Note that autonomy does not necessarily imply complexity. If a machine engages with a simple physical process, then its model of the world may also be simple. If a machine can carefully engage with the right features of a complex system, then it may also use a simple model.

2.7.1. Objectives

A key objective of this project is understanding how logic and representation can be used to decode information about the world in order to respond to events. The most reliable sensors are those which are directly tied to the physical phenomenon of interest, e.g., the thermistor in a thermostat directly measures the temperature and provides an unambiguous feedback measurement. But many properties of interest can only be inferred from multiple measurements over time, especially where humans are concerned.

The second key objective is understanding how to encode a goal as rules which can infer appropriate actions from a state estimate. This can be as difficult at the inference problem, since the correct action may depend upon an implicit model of how the world is affected, which itself may not be a direct process.

As before, these are intended to be research and exploration projects. Reasonable ambition is encouraged, so we’d like you to try new things, and failure is part of the process. However, we will attempt to guide you away from directions which we think are unlikely to succeed or require unreasonable levels of effort. But you are the ultimate arbiter of this: we won’t outright say no because we want you to learn to assess your own ambitions and skills and don’t want to stand in your way.

2.7.2. Milestones

(Most of this is the same as the Project 2 milestones, except for bold-face text.)

  1. Pair selection. We prefer that students work in pairs. Solo workers and groups of three will need to make a pitch for an exception. Groups of four are too large for this project.
  2. Proposal. See Proposal Prompt for specifics. Ideas are cheap; it is in the exploration that the interesting work begins. We recommend a strategy of committing to a general idea early and then thinking through as many details as possible at the drawing and planning stage. We find this is much more efficient that jumping into building too soon.
  3. Proof-of-concept. Nearly every proposal plan leads to a set of key questions which form the primary hurdles. We recommend a strategy of choosing a quick experiment to tackle the most difficult part first. Either the unknowns will resolve into a feasible development plan or you can fail fast on one approach and revert to another. Either way, you won’t have wasted effort on secondary development which becomes obviated by a problem. The proof of concept will usually be a partial prototype, and in many cases it can be modified into a full prototype if successful.
  4. Presentation and in-class critique. See In-Class Project Reviews. An important learning goal of the course is clear and efficient communication between disciplines, and the critiques provide an opportunity to hone your skills. Ideally, your project will be functional and you can perhaps give a live demonstration and succinct explanation. If your project has failed, then please explain why and how it failed and whether there is a general lesson to be learned. Our critiques will consider the relative difficulty of the attempt. Ambitious project ideas frequently do not work out as expected but can still be reframed to expose an alternative interpretation as well as explain the hidden traps of the original idea.
  5. Report. See Project Reports. For all of our projects, the documentation is the most tangible and durable work product. It is also an important stage for reviewing and reflecting on the process and outcome. The same considerations about success and failure outlined above also apply to the written documentation. The report due date comes two days after critique to allow incorporating verbal feedback.
  6. Peer evaluation. Each individual should write a brief Project 1 Peer Evaluation Form response about your partner or teammates to be submitted confidentially. This serves two functions: it is the primary opportunity for you to reflect on the collaborative process itself, and it helps your instructors identify potential collaboration issues.
  7. Disassembly. Unfortunately, we do not have enough parts and resources to keep all projects intact even for the duration of the semester. Unless your project is designated to keep for the open house show, please disassemble all components and return them to the storage bins. This may seem obvious, but please be sure to complete all documentation prior to this point: students frequently end up taking something apart and then wishing they had one more photo or video.

2.7.3. Proposal Prompt

(Most of this is the same as the Project 2 prompt, except for bold-face text.)

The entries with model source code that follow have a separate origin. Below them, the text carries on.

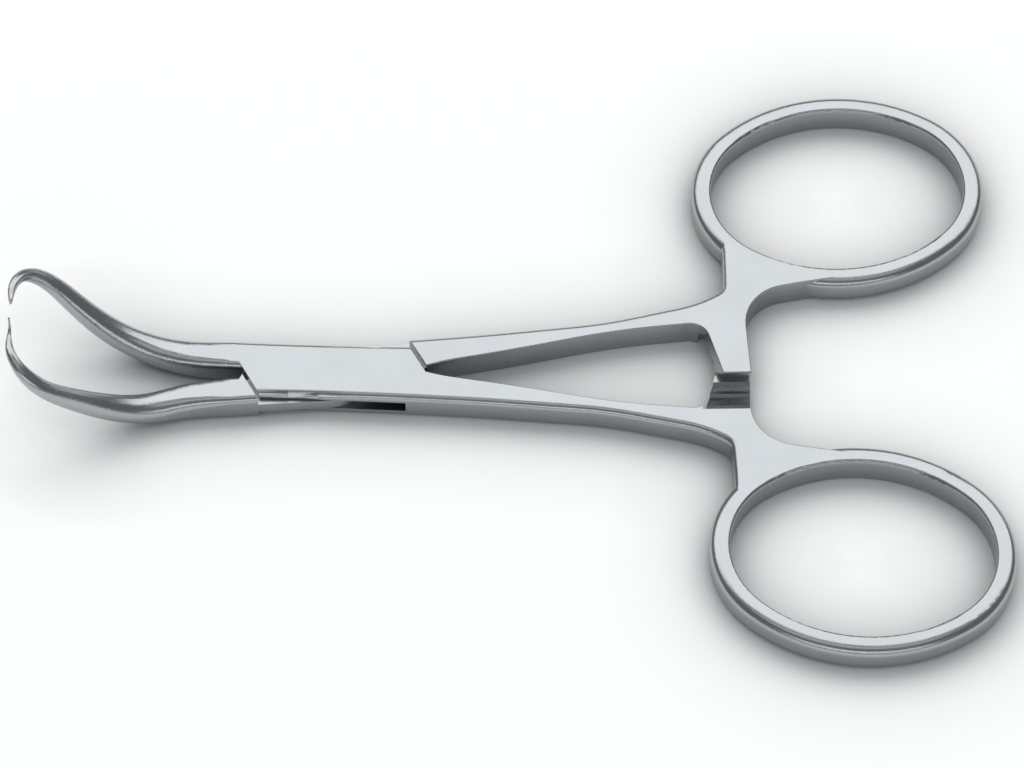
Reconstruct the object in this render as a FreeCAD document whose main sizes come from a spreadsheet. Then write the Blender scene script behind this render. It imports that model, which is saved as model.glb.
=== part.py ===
import FreeCAD, Part
import Sketcher
import math
import os

V = FreeCAD.Vector

doc = FreeCAD.newDocument("towel_clamp")

# Driving dimensions, all in millimetres and degrees.
# Origin: pivot axis at the underside. +X runs to the finger rings, +Z is the side the jaws curl to.
SIZES = [
    ("thick", 2.5, "bar thickness of lock, shanks and rings"),
    ("edge_round", 0.5, "rounding of the long outer edges"),
    ("edge_break", 0.1, "small break on the inner edges and lock ends"),
    ("lock_side", 2.5, "half width of the lock at the pivot"),
    ("lock_narrow", 0.2, "loss of half width at the free end of a cheek"),
    ("lock_reach", 6.36, "pivot to cheek end, square to that end"),
    ("lock_slant", 27.5, "slant of the cheek ends"),
    ("crotch_rise", 0.45, "height of the jaw crotch above the middle line"),
    ("crotch_drop", 0.27, "depth of the shank crotch below the middle line"),
    ("tongue_thick", 1.0, "tongue that passes through the box"),
    ("tongue_rise", 0.65, "inner corner of the tongue at a shoulder, to the middle line"),
    ("tongue_run", 0.35, "run of that corner past the crotch"),
    ("slide_gap", 0.04, "clearance between tongue and each cheek"),
    ("shoulder_gap", 0.34, "clearance between cheek end and shoulder"),
    ("pin_radius", 1.0, "pivot pin"),
    ("pin_gap", 0.04, "running clearance of the pin in the tongue"),
    ("root_reach", 8.2, "pivot to the root of the jaw"),
    ("root_side", 2.98, "outer edge of the jaw root"),
    ("root_turn", 4, "lean of the jaw at its root"),
    ("jaw_reach", 25.3, "pivot to the jaw point"),
    ("jaw_bow", 5.1, "greatest sideways bow of the jaw centre line"),
    ("jaw_rise", 10.0, "height of the jaw point above the lock mid plane"),
    ("point_side", 0.9, "jaw point to the middle line, half open gap"),
    ("point_radius", 0.08, "radius at the very point"),
    ("hook_width", 1.28, "jaw width where the hook starts"),
    ("hook_depth", 1.06, "jaw depth where the hook starts"),
    ("shank_root_reach", 8.2, "pivot to the root of the shank"),
    ("shank_root_side", 3.1, "outer edge of the shank root"),
    ("shank_side", 3.62, "outer edge of the shank at its station"),
    ("shank_station", 14.2, "pivot to the shank station"),
    ("shank_width", 1.9, "shank width at its station"),
    ("far_back", 17.1, "ring centre back to the far shank station"),
    ("shank_far_side", 4.99, "outer edge at the far station"),
    ("shank_far_width", 1.36, "shank width at the far station"),
    ("neck_back", 9.85, "ring centre back to the neck corner"),
    ("neck_side", 7.5, "neck corner to the middle line"),
    ("neck_round", 1.2, "inside rounding of the neck corner"),
    ("neck_turn", 22, "turn round the ring end to where the neck leaves it"),
    ("ring_reach", 41.3, "pivot to the ring centre"),
    ("ring_side", 17.6, "ring centre to the middle line"),
    ("ring_long", 10.43, "half length of the finger hole"),
    ("ring_short", 8.09, "half width of the finger hole"),
    ("ring_band", 1.6, "width of the ring band"),
    ("ring_tilt", 4.7, "turn of the oval ring"),
    ("ring_round", 0.7, "rounding of the ring band on its outer side"),
    ("ring_inner_round", 0.25, "rounding of the ring band round the finger hole"),
    ("arm_back", 10.2, "ring centre back to the near side of the ratchet arm end"),
    ("arm_width", 2.25, "width of the ratchet arm end"),
    ("arm_root_back", 11.55, "ring centre back to the corner between shank and arm"),
    ("arm_drop", 0.59, "fall of the shank's inner edge from the far station to the arm"),
    ("arm_root_round", 1.6, "rounding of that corner"),
    ("web_start", 3.9, "middle line to the start of the web between arm and ring"),
    ("web_turn", 88, "turn round the ring from its long axis to where the web meets it"),
    ("web_lean", 0.2, "lean of the far arm side from the arm end to the web"),
    ("flare", 0.34, "spread of the near arm side from the top down to the teeth"),
    ("arm_end", 0.78, "arm end beyond the middle line"),
    ("arm_step", 4.3, "middle line to the step of the arm"),
    ("arm_gap", 0.12, "clearance between the tooth tips"),
    ("tooth_lead", 0.93, "bevel from the thin arm end to the first tooth"),
    ("tooth_land", 0.65, "flat top of the first tooth"),
    ("tooth_pitch", 1.15, "ratchet tooth pitch"),
    ("tooth_depth", 0.45, "ratchet tooth depth"),
    ("tooth_count", 3, "teeth on each arm"),
    ("tooth_undercut", 0.06, "lean of the steep tooth side"),
    ("lip", 0.15, "thickness left at the arm end"),
]

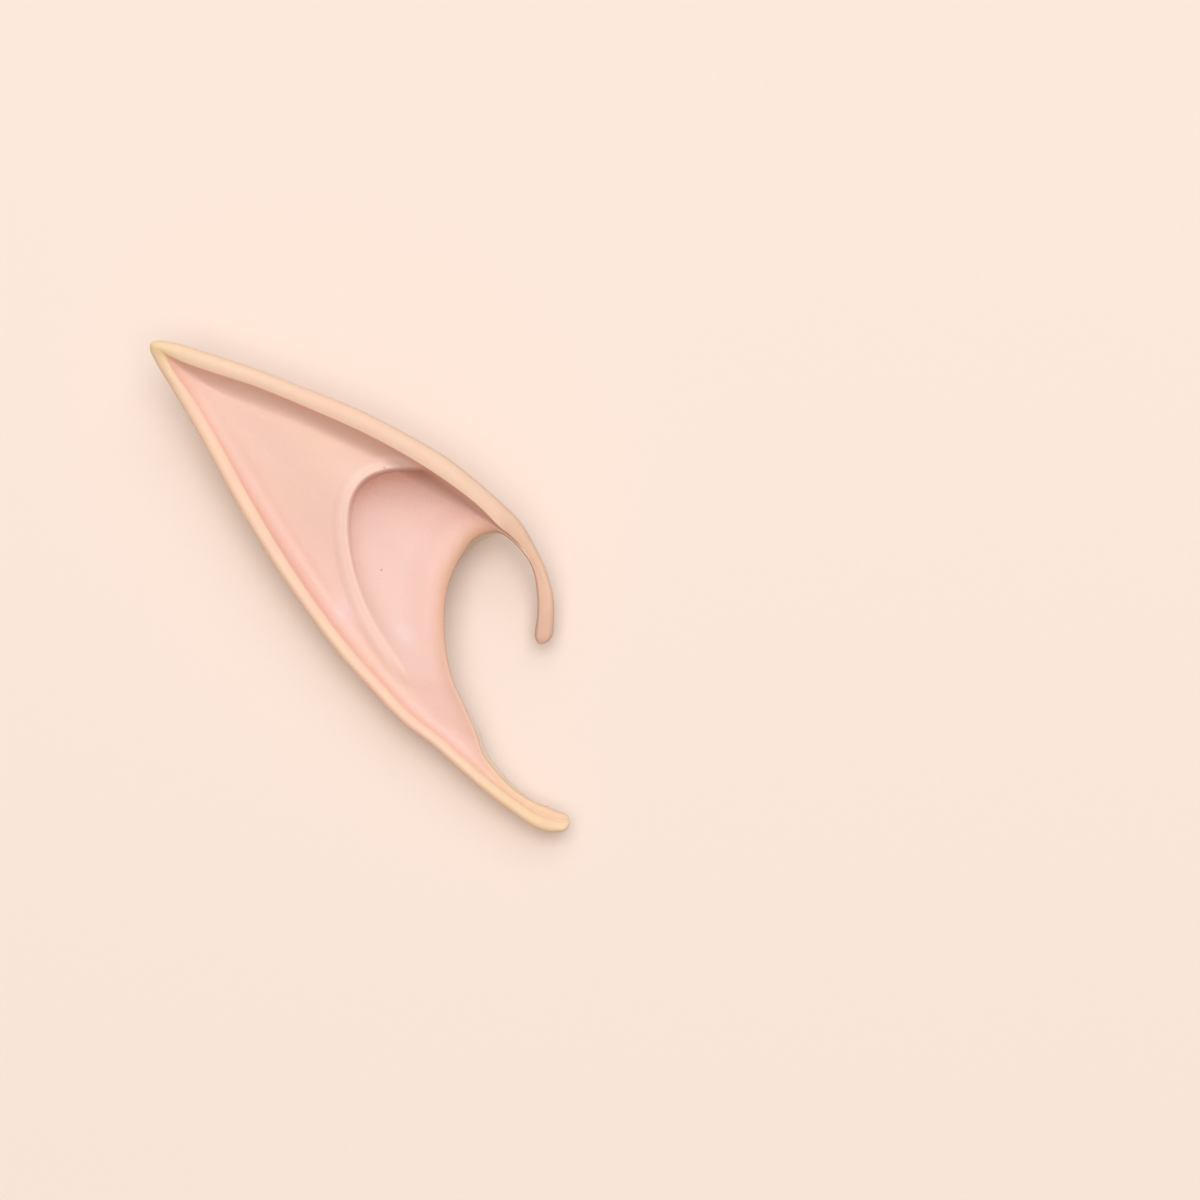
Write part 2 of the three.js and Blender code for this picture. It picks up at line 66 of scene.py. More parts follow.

The proposal is the counterpart to the final report: ideally, it raises all the questions which the project might answer, even though more will be discovered during the process.

The primary review of the proposal will be verbal in-class commentary in order to provide the fastest possible approval. To speed this along, please provide in-class a one-page document which concisely summarizes the project plan. Please also submit a PDF version of the document to Blackboard before the end of the day on which the proposal review occurs. Only one document need be submitted per group, but be sure to include the names of all contributors.

A good proposal will answer as many of the following questions as pertinent. These are prompts, not a checklist, so use your judgment as to how to formulate a brief proposal text or outline with supporting sketches.

  1. What is your big idea, in a sentence or two? In what sense is your prototype autonomous? What kind of model of the world state is required?
  2. If you apply why-how laddering, can you identify an essential underlying question? What is the simplest abstraction of your idea?
  3. Who is the audience? This might include user, viewers, or passive bystanders. What is the experience of the audience? What might they remember?
  4. Are there existing projects you have referenced? Please include citations.
  5. What will your proof-of-concept entail? Can you sketch it? Can you sketch the engineering elements (circuits, mechanical drawings)? Good drawings at this stage are invaluable, they can identify many potential problems much more efficiently than fabrication.
  6. How do you propose to divide the tasks among the team? What roles will you each undertake and for which parts?
  7. What features do you specifically propose to ignore? E.g., a project involving a wearable device could focus on sensing and actuation but choose to ignore battery operation in favor of a wired supply. In general, we’d prefer you keep your workload under control by emphasizing interesting behavior or interactivity over fit and finish.
  8. What features do you specifically propose to test? How will we know if it worked?
  9. How might the final project look? Can you sketch it?

2.7.4. Summary of Deliverables

The following material is included in this brief by reference. Please familiarize yourself with the details of the documentation requirements and schedule.

I’ve been refining the description of the project reports in response to the first project. Specifically, the purpose of the report is to present the project as a completed artifact or demonstration. The emphasis is on relating its performance to the human needs of the objectives and explaining the technical choices of the implementation. The details of the development process are only important to the degree to which they explain specific features of the outcome.

  1. In-class proposal review and supporting PDF file.
  2. In-class demonstration of proof-of-concept.
  3. In-class presentation of result for critique.
  4. Report zip file package as per Project Reports
  5. Please keep the linked project video to less than two minutes.
  6. Fill in the Project 3 Peer Evaluation ‘test’ on Blackboard.